(Entries with model source code)

== == ==

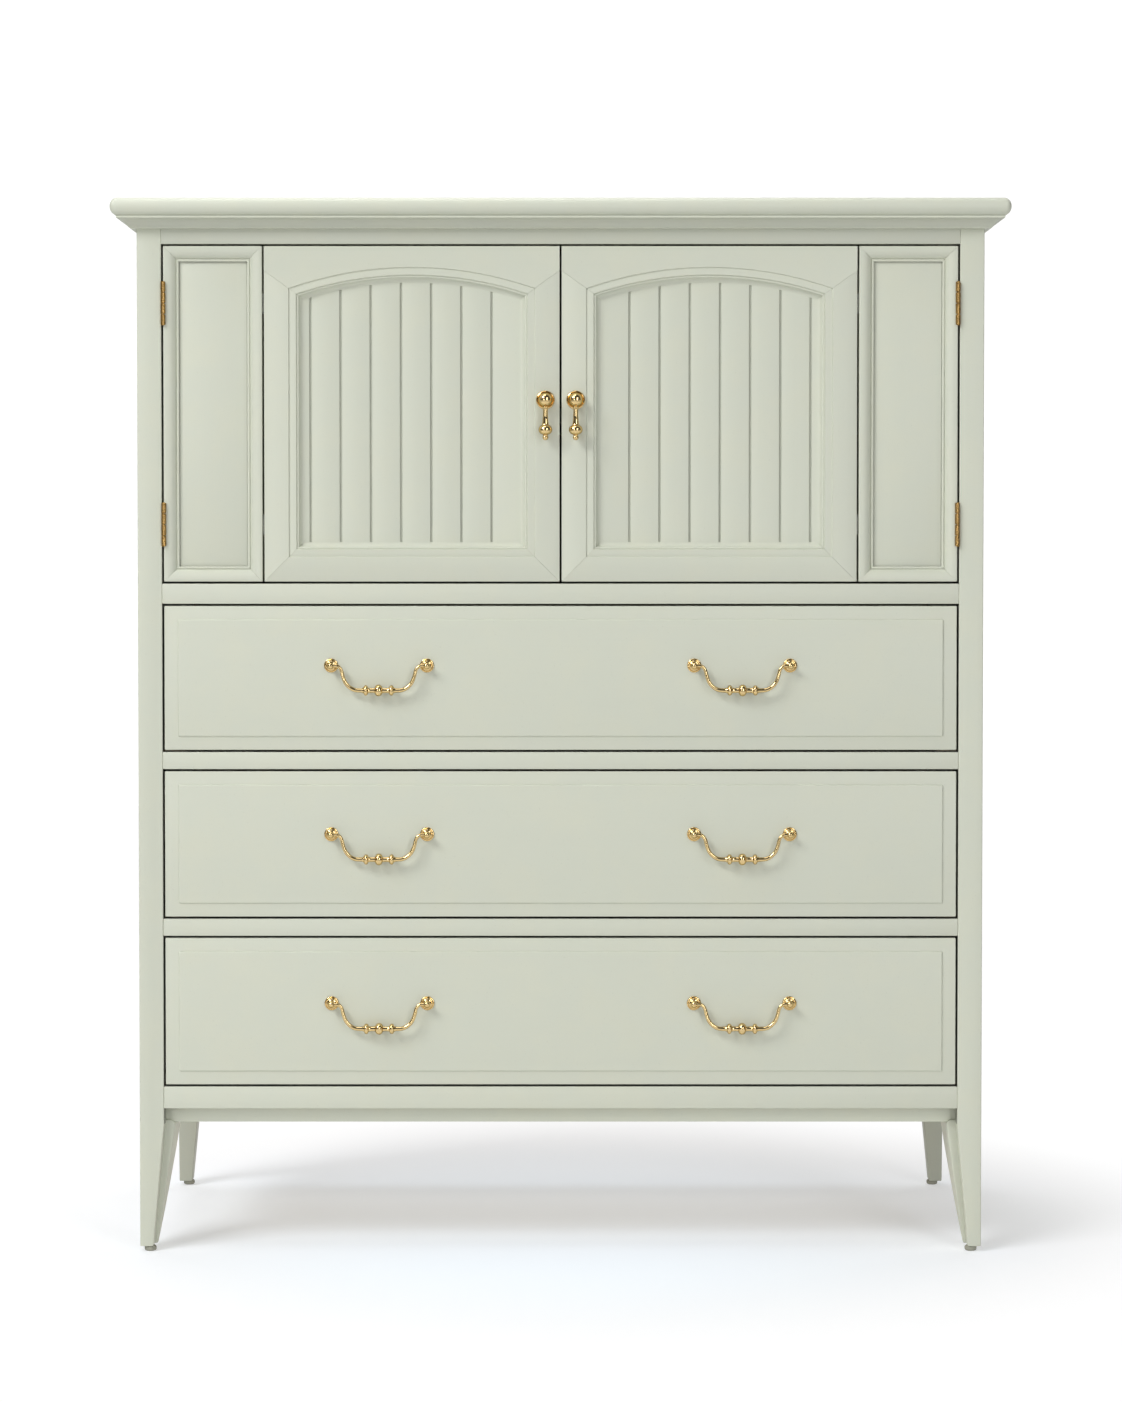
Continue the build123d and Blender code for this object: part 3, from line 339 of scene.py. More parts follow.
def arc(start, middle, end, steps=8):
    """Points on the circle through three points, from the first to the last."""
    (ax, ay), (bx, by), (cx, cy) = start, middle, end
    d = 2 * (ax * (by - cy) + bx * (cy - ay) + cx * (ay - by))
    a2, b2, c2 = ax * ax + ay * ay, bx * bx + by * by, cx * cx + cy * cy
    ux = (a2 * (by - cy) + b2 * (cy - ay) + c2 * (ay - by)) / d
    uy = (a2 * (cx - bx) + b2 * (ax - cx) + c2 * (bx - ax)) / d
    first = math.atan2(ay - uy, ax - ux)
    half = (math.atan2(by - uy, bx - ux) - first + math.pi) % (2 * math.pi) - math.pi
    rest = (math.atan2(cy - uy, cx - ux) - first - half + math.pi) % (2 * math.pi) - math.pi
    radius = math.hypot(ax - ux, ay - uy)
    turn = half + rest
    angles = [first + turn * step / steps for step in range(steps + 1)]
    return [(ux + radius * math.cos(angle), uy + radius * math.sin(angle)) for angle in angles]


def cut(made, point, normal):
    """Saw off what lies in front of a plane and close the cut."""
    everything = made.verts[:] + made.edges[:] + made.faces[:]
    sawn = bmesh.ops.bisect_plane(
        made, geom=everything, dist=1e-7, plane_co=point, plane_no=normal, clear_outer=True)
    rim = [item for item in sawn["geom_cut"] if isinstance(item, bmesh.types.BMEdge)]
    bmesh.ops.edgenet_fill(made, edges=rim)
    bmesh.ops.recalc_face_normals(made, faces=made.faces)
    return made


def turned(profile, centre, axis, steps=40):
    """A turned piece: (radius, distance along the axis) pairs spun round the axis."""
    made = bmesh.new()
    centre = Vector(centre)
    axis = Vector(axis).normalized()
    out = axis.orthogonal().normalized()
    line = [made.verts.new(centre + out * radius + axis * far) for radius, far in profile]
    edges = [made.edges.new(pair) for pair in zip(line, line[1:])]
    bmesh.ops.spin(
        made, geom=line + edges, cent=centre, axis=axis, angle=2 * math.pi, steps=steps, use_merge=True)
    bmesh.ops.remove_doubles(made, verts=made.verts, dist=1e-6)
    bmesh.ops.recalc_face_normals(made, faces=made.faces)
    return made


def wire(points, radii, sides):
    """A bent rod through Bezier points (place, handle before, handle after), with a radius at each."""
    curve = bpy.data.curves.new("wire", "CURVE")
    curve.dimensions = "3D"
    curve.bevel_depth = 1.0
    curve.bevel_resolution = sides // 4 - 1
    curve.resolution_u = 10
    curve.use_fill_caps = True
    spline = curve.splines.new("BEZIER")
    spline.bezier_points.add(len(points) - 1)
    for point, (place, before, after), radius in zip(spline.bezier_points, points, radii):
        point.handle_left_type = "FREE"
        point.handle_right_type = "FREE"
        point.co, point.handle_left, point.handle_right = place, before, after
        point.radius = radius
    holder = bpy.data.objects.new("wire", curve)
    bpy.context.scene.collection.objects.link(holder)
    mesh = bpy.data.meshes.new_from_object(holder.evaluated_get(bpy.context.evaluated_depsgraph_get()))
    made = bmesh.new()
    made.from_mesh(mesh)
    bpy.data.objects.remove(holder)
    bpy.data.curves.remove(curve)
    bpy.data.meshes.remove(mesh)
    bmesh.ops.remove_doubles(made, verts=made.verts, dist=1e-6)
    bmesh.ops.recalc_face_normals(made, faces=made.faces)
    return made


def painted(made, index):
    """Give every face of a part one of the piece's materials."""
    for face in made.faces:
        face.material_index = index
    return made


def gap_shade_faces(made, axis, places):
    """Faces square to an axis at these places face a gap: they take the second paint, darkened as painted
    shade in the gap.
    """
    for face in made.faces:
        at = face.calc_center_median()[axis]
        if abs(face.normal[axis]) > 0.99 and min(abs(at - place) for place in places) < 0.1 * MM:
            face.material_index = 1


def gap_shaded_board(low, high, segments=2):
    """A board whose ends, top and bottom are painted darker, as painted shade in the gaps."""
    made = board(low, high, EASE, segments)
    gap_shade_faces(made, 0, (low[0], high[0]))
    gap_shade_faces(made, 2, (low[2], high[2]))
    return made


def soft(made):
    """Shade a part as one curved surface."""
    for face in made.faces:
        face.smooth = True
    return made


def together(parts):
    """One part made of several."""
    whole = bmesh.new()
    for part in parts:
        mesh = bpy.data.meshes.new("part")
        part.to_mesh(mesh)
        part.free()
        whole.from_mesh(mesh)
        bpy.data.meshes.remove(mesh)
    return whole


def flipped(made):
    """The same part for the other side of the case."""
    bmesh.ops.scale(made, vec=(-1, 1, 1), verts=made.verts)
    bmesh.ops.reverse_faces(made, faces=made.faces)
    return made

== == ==

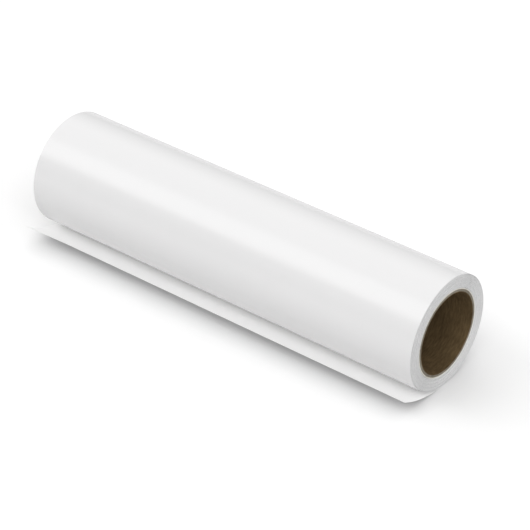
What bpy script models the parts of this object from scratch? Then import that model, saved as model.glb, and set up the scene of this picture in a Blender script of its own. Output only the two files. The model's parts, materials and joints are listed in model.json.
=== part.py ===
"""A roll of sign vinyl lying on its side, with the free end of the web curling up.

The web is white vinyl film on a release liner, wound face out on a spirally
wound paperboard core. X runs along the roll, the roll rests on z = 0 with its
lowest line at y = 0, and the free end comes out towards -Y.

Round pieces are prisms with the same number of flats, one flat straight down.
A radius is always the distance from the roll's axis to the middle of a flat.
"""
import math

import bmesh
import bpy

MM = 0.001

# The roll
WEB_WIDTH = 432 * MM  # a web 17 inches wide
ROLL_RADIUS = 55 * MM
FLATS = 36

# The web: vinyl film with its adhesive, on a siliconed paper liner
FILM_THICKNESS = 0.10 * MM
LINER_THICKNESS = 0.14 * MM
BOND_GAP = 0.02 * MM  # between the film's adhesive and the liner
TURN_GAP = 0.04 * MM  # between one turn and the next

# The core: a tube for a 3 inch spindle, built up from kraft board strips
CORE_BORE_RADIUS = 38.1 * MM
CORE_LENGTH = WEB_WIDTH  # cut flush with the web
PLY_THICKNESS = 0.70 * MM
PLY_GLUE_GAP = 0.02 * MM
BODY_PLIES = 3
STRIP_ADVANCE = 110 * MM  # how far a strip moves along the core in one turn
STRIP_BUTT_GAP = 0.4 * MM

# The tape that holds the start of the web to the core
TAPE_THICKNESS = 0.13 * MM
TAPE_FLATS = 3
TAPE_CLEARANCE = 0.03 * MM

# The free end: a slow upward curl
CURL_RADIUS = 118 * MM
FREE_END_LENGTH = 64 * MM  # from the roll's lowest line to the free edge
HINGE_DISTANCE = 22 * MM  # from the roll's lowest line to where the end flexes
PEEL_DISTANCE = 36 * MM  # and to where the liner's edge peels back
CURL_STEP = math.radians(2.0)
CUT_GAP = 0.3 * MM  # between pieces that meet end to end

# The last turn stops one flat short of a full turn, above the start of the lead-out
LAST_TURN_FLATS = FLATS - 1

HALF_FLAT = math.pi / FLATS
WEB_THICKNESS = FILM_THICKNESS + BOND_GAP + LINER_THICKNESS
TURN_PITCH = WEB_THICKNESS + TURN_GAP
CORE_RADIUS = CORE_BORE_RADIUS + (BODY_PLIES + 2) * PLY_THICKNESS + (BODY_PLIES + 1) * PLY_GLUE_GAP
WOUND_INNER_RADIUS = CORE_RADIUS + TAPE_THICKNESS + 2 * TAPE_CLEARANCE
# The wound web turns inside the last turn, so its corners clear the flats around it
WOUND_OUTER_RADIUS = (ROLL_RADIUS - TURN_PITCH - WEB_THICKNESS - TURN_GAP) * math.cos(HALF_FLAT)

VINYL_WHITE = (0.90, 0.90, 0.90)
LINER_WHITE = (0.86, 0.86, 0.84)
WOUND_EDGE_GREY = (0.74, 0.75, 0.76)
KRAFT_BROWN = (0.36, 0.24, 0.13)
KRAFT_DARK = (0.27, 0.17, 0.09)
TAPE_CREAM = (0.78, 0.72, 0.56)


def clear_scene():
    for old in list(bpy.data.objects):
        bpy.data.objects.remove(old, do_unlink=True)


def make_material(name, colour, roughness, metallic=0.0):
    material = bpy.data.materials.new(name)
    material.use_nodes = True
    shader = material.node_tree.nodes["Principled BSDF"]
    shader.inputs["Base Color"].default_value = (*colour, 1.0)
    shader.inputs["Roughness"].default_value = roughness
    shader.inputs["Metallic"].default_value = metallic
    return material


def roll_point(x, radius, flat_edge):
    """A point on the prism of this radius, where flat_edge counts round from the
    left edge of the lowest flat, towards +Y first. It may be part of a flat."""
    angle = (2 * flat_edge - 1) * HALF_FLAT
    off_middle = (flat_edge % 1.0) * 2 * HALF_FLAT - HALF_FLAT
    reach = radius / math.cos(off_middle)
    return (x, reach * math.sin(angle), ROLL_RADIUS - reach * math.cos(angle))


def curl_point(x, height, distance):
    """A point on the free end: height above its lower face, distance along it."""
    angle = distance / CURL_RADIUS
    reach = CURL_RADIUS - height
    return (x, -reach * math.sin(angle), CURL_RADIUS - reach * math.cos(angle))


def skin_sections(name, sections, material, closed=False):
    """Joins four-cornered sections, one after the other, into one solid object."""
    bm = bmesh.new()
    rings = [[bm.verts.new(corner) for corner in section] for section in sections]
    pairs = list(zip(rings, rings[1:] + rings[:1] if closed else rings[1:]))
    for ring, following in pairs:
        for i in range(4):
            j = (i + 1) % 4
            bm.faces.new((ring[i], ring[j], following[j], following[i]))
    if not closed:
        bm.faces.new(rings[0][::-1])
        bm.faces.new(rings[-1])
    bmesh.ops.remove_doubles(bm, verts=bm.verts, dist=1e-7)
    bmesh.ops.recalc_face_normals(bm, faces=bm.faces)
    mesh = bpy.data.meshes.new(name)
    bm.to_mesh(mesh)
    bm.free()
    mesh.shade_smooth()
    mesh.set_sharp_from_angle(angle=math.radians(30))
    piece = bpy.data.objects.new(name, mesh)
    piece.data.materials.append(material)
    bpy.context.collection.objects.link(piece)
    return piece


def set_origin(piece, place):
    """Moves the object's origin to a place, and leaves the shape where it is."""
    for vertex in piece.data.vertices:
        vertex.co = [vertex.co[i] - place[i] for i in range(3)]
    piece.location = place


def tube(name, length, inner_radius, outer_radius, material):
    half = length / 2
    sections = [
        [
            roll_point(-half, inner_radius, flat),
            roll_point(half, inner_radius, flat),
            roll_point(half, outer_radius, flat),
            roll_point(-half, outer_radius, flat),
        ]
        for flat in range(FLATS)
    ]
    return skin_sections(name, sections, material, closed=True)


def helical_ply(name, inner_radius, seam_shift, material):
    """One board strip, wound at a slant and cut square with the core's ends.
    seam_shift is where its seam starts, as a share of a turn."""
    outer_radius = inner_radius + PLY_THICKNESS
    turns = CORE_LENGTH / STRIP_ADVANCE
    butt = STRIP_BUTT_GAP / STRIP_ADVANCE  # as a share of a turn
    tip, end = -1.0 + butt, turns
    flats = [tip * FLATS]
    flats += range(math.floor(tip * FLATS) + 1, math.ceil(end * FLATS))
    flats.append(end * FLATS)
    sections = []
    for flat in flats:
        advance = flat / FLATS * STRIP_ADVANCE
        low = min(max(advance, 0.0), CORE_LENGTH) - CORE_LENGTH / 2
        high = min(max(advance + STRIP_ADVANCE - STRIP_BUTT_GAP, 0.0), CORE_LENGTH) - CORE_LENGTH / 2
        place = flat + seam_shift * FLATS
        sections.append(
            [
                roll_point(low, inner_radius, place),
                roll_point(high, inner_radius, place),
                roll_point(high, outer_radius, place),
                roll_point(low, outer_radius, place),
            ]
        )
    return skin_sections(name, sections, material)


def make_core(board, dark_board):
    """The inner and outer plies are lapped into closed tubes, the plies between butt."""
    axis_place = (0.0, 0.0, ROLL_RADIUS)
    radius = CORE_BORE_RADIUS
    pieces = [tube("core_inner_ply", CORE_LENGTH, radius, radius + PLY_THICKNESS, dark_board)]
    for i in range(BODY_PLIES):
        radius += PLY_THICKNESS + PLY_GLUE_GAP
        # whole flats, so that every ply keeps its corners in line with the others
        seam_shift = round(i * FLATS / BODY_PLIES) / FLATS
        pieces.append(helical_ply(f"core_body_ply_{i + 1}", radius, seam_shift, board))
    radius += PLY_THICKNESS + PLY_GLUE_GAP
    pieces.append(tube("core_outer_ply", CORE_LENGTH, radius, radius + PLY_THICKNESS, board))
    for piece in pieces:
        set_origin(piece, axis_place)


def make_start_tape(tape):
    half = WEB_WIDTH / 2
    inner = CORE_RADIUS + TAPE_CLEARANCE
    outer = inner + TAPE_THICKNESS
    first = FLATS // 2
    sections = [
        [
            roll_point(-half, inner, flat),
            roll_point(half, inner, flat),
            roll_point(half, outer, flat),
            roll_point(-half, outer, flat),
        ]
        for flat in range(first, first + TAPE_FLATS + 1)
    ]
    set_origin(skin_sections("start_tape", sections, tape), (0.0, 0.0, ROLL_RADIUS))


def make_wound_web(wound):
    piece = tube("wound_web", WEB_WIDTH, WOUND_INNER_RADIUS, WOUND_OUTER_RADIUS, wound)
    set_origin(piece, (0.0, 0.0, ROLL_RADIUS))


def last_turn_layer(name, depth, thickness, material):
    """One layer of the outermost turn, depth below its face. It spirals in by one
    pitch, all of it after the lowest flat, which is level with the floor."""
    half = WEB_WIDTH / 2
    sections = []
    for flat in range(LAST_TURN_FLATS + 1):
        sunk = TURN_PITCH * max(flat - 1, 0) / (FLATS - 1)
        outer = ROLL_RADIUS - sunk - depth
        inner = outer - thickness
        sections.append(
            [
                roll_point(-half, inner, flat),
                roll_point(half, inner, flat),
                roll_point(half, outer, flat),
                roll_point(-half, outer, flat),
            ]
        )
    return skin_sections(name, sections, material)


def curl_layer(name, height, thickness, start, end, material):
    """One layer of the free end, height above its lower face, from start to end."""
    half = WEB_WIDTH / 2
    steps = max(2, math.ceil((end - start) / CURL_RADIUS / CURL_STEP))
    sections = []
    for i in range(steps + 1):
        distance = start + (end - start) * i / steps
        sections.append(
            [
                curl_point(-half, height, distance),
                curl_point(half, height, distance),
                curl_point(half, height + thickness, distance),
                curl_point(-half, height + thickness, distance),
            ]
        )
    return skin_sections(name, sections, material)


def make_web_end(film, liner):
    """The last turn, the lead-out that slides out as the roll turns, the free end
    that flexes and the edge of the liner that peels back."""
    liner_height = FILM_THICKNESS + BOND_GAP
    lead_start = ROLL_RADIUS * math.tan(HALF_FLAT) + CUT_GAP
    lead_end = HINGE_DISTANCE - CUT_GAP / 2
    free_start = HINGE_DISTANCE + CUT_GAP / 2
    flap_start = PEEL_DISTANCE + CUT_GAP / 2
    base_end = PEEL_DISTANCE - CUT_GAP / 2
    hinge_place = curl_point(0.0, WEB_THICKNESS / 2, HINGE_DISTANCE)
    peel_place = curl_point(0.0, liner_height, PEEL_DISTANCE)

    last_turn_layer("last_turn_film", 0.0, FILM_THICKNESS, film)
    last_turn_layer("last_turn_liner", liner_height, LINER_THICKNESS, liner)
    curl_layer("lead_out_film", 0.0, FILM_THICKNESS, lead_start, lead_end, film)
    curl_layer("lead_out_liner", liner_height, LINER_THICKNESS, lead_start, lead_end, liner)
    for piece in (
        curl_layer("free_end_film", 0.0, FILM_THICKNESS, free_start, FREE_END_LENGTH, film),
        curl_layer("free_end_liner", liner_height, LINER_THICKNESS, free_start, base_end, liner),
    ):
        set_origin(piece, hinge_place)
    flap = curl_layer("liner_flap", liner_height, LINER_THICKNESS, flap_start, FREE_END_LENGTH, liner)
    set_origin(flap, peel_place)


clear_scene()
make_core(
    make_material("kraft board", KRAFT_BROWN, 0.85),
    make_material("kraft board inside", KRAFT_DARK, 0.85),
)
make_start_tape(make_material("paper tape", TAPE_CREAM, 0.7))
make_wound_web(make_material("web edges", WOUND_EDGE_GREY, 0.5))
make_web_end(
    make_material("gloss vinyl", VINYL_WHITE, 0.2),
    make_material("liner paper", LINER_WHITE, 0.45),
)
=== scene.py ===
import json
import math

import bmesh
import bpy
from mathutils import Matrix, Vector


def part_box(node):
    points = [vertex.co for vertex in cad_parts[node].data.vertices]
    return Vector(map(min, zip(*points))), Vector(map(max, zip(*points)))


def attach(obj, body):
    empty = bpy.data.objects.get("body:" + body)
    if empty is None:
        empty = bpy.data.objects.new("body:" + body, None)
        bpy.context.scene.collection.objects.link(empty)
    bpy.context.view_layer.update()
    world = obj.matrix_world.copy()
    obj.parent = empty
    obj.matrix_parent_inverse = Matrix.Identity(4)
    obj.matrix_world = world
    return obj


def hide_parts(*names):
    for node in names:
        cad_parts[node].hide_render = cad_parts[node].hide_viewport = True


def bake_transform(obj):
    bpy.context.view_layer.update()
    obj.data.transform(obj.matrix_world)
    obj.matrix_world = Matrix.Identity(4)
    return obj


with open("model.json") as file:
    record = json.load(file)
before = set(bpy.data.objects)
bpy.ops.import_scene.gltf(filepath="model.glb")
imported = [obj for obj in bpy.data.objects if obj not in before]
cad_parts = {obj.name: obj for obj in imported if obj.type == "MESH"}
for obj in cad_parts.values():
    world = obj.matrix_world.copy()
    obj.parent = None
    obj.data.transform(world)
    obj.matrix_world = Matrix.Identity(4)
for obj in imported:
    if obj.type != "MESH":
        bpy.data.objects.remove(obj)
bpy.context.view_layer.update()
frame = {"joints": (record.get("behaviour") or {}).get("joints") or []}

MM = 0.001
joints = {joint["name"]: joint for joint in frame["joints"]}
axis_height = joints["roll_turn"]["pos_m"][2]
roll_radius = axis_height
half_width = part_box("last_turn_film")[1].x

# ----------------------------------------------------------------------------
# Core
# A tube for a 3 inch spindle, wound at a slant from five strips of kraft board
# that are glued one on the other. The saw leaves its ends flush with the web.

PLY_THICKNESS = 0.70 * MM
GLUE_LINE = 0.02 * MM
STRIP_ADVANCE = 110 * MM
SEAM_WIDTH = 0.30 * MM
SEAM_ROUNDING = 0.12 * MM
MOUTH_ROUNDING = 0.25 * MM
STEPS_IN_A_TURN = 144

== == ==

» **What is required**: Transcribe nothing but the lines from the line with "What bpy script" through the line with "web curling up.", reproducing each exactly.

» **In response**:
What bpy script models the parts of this object from scratch? Then import that model, saved as model.glb, and set up the scene of this picture in a Blender script of its own. Output only the two files. The model's parts, materials and joints are listed in model.json.
=== part.py ===
"""A roll of sign vinyl lying on its side, with the free end of the web curling up.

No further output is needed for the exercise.